(PROBLEM TO WORK ON): Exactly the lines from the line with "turns on it." to the line with "for node in" should be extracted, both included, with no other lines.

#### DATA EXCERPT ####

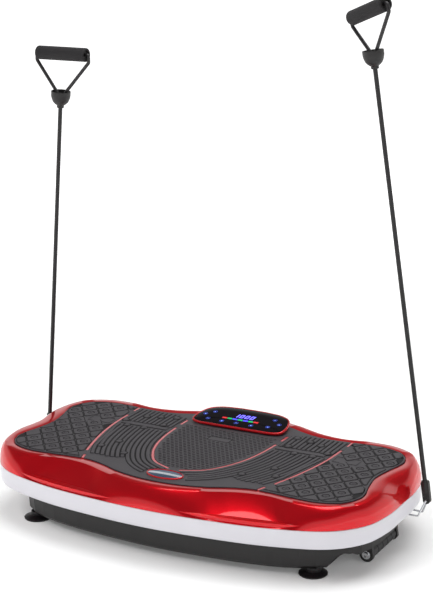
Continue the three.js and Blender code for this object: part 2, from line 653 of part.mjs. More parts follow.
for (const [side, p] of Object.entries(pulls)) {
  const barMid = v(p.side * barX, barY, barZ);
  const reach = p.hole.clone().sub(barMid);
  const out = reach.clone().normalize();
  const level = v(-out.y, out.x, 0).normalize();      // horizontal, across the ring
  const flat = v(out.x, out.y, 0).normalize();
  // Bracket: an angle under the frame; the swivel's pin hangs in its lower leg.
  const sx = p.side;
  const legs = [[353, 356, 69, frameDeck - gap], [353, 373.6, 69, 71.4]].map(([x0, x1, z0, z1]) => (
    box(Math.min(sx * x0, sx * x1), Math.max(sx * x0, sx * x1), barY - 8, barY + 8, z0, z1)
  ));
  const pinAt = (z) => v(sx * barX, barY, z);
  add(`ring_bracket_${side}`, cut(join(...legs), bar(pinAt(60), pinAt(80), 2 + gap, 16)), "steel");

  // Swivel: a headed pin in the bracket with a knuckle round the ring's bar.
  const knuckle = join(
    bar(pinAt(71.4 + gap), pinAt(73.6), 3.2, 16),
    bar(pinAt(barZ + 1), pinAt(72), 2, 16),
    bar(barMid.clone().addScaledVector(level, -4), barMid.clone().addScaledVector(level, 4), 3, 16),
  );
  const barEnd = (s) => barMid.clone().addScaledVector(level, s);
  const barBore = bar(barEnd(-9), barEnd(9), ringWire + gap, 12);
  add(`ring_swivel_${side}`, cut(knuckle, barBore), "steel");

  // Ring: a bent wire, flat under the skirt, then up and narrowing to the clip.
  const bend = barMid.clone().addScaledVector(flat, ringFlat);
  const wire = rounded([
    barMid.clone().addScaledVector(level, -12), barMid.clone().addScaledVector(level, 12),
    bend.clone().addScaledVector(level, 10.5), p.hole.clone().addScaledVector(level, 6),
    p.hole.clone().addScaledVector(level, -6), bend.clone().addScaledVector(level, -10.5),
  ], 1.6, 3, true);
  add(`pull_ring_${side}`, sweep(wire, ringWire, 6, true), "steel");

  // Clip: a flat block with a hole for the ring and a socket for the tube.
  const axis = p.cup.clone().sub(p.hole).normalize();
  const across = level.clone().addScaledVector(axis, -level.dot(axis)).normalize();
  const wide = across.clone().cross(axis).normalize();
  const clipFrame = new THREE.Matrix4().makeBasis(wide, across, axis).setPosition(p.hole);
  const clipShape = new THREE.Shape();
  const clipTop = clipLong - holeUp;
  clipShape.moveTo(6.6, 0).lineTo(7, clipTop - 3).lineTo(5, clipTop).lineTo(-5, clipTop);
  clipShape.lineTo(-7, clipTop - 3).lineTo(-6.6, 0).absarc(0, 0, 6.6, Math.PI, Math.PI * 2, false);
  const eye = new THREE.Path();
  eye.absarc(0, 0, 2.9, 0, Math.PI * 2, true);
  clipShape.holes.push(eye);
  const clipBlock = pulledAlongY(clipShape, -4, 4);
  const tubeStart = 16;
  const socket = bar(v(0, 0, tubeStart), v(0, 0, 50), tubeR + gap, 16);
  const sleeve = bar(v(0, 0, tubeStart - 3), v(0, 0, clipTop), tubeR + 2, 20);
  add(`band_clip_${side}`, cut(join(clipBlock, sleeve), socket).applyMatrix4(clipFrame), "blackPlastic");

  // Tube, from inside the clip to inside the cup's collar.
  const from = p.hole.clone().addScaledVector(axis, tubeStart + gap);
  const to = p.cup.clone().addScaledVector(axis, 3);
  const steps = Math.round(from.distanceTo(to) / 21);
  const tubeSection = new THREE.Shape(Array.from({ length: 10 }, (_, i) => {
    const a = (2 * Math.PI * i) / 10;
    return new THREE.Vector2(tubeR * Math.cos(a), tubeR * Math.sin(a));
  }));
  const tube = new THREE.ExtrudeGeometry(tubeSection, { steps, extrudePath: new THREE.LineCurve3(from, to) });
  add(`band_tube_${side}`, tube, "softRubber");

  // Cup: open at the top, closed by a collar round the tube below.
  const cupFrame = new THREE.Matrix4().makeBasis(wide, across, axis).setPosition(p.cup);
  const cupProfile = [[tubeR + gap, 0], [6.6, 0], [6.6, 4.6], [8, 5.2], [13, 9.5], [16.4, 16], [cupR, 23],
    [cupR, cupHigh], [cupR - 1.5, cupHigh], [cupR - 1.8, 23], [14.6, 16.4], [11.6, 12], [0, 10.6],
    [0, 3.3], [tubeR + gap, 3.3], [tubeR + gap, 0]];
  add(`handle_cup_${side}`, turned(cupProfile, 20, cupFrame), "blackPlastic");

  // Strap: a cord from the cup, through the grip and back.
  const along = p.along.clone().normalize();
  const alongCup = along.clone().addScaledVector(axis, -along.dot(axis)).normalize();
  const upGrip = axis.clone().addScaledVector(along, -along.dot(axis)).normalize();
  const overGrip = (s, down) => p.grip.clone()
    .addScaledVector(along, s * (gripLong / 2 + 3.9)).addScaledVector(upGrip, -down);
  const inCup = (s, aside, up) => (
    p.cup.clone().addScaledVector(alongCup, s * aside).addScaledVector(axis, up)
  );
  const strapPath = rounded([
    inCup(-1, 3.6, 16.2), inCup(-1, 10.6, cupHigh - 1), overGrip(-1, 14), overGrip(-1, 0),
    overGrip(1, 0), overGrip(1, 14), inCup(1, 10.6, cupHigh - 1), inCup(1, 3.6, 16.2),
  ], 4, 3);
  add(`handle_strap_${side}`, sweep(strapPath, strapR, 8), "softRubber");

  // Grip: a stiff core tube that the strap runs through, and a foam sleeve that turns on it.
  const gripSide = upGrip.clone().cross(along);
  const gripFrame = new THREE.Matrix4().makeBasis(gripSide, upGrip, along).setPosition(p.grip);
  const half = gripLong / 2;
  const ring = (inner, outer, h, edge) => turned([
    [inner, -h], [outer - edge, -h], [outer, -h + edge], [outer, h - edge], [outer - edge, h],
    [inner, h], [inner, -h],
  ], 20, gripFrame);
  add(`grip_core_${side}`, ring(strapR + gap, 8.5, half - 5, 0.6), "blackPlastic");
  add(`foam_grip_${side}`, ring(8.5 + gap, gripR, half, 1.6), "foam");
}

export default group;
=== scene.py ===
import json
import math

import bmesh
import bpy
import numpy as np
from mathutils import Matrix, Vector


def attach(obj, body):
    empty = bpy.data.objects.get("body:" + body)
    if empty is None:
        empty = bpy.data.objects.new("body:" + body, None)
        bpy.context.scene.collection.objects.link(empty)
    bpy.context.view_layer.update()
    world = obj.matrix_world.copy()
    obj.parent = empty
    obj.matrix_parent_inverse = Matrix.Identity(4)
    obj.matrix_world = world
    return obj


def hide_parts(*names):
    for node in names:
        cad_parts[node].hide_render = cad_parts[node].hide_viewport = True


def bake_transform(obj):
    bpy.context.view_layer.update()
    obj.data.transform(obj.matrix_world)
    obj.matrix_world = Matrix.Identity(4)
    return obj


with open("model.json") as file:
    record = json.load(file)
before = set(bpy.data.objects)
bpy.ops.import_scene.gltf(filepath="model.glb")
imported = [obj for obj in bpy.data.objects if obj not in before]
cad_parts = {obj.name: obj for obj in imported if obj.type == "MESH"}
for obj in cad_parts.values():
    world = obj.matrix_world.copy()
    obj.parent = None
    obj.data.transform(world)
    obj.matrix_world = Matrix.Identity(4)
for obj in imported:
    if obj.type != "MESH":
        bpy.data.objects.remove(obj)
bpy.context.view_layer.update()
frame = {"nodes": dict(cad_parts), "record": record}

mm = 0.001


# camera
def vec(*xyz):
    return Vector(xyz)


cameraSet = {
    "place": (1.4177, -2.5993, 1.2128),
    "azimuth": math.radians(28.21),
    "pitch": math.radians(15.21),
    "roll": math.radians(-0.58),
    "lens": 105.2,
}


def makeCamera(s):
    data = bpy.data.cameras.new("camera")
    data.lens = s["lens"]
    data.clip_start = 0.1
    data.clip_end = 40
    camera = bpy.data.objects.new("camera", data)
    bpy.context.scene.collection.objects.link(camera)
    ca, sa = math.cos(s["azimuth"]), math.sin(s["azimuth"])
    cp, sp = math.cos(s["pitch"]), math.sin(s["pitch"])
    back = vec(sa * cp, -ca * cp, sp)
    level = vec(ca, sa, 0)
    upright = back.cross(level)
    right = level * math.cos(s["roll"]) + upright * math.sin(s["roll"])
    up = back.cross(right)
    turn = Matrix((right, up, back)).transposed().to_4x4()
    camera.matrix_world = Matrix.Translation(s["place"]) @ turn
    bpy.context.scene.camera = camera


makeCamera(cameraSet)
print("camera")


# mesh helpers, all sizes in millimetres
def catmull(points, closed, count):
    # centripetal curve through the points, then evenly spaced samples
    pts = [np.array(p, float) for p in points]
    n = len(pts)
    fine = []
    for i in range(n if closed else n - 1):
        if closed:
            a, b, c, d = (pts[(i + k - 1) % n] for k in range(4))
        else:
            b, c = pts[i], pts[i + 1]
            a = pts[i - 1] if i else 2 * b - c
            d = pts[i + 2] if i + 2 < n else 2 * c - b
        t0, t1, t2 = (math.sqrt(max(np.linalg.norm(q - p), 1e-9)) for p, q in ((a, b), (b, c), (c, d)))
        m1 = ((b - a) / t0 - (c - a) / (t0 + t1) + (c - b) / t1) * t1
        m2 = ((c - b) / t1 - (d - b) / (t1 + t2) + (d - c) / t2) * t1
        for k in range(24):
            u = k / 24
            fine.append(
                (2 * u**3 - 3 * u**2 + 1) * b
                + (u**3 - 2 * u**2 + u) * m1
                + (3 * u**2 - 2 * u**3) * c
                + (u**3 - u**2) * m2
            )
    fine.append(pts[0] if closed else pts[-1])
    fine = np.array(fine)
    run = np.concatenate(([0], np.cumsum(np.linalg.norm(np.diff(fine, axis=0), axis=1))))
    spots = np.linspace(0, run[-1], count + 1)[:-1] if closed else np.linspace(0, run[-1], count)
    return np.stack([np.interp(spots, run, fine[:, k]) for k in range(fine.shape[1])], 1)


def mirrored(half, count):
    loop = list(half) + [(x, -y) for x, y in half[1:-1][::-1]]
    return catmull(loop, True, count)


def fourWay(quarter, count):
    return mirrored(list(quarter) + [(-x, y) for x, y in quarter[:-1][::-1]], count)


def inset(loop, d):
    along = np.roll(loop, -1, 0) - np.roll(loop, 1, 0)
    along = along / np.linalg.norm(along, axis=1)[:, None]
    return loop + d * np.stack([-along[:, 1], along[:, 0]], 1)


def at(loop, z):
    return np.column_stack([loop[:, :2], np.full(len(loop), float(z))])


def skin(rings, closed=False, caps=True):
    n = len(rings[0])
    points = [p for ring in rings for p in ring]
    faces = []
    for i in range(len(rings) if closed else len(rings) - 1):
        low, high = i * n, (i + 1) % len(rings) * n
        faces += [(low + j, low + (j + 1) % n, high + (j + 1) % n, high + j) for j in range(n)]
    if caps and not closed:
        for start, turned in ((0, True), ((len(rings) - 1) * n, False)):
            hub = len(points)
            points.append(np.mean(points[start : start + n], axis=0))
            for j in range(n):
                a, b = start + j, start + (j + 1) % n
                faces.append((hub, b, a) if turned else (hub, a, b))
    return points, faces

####

(OUTPUT):
  // Grip: a stiff core tube that the strap runs through, and a foam sleeve that turns on it.
  const gripSide = upGrip.clone().cross(along);
  const gripFrame = new THREE.Matrix4().makeBasis(gripSide, upGrip, along).setPosition(p.grip);
  const half = gripLong / 2;
  const ring = (inner, outer, h, edge) => turned([
    [inner, -h], [outer - edge, -h], [outer, -h + edge], [outer, h - edge], [outer - edge, h],
    [inner, h], [inner, -h],
  ], 20, gripFrame);
  add(`grip_core_${side}`, ring(strapR + gap, 8.5, half - 5, 0.6), "blackPlastic");
  add(`foam_grip_${side}`, ring(8.5 + gap, gripR, half, 1.6), "foam");
}

export default group;
=== scene.py ===
import json
import math

import bmesh
import bpy
import numpy as np
from mathutils import Matrix, Vector


def attach(obj, body):
    empty = bpy.data.objects.get("body:" + body)
    if empty is None:
        empty = bpy.data.objects.new("body:" + body, None)
        bpy.context.scene.collection.objects.link(empty)
    bpy.context.view_layer.update()
    world = obj.matrix_world.copy()
    obj.parent = empty
    obj.matrix_parent_inverse = Matrix.Identity(4)
    obj.matrix_world = world
    return obj


def hide_parts(*names):
    for node in names:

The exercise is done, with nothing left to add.